4. Multiply by Pi (π):

   • Area = 21 cm² * π
   • Using π ≈ 3.14159:
   • Area = 21 * 3.14159 ≈ 65.97339 cm²

So, the area of our washer is approximately 65.97 square centimeters! Great job!

Common Pitfalls to Avoid

Even with a simple formula, it's easy to make small mistakes. Here are some common ones to watch out for:

• Radius vs. Diameter: Always ensure you're using the radius (distance from center to edge), not the diameter (distance across the circle through the center). If given a diameter, divide it by 2 to get the radius!
• Mixing Up Inner and Outer Radii: Remember, R (outer radius) must always be greater than r (inner radius). If you swap them, you'll end up with a negative number, which isn't possible for an area.
• Forgetting to Square: A very common mistake! Don't forget to multiply R by itself and r by itself before subtracting.
• Incorrect Pi Value: Using too few decimal places for π can lead to less accurate results, especially for precise engineering tasks. Use at least 3.14159 for good accuracy.
• Inconsistent Units: Make sure both radii are in the same units. If one is in inches and the other in centimeters, convert one before starting your calculation.

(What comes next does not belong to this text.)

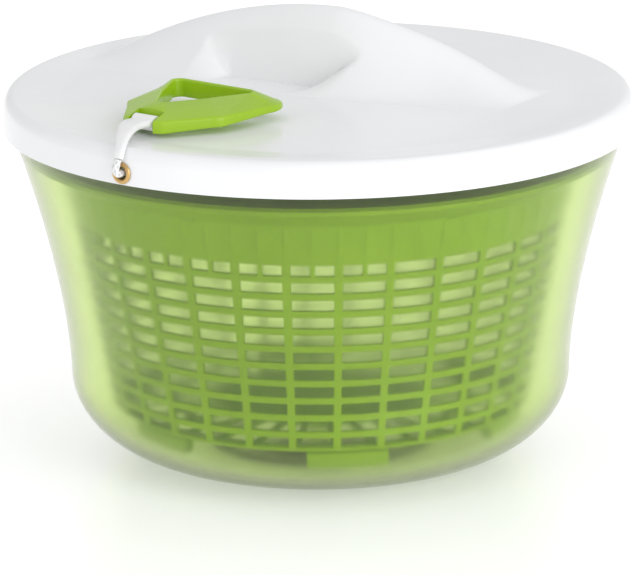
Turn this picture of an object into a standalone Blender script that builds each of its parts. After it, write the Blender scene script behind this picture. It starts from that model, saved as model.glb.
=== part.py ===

When to Use an Annulus Calculator

While knowing how to calculate the area manually is fantastic for understanding and learning, sometimes a digital calculator can be a real time-saver:

• For Quick Checks: If you've done a manual calculation, a calculator can quickly verify your answer.
• When Dealing with Many Calculations: If you have several annulus areas to find, a calculator speeds up the process significantly.
• When High Precision is Required: A digital calculator can use many more decimal places for π than you might want to write out by hand, ensuring greater accuracy.
• Complex Numbers: If your radii are very large, very small, or involve many decimal places, a calculator minimizes the chance of arithmetic errors.

Conclusion

Congratulations! You've now mastered calculating the area of an annulus. By understanding the simple formula Area = π(R² − r²) and following these steps, you can confidently tackle any ring-shaped area problem. Keep practicing, and you'll be an annulus area pro in no time!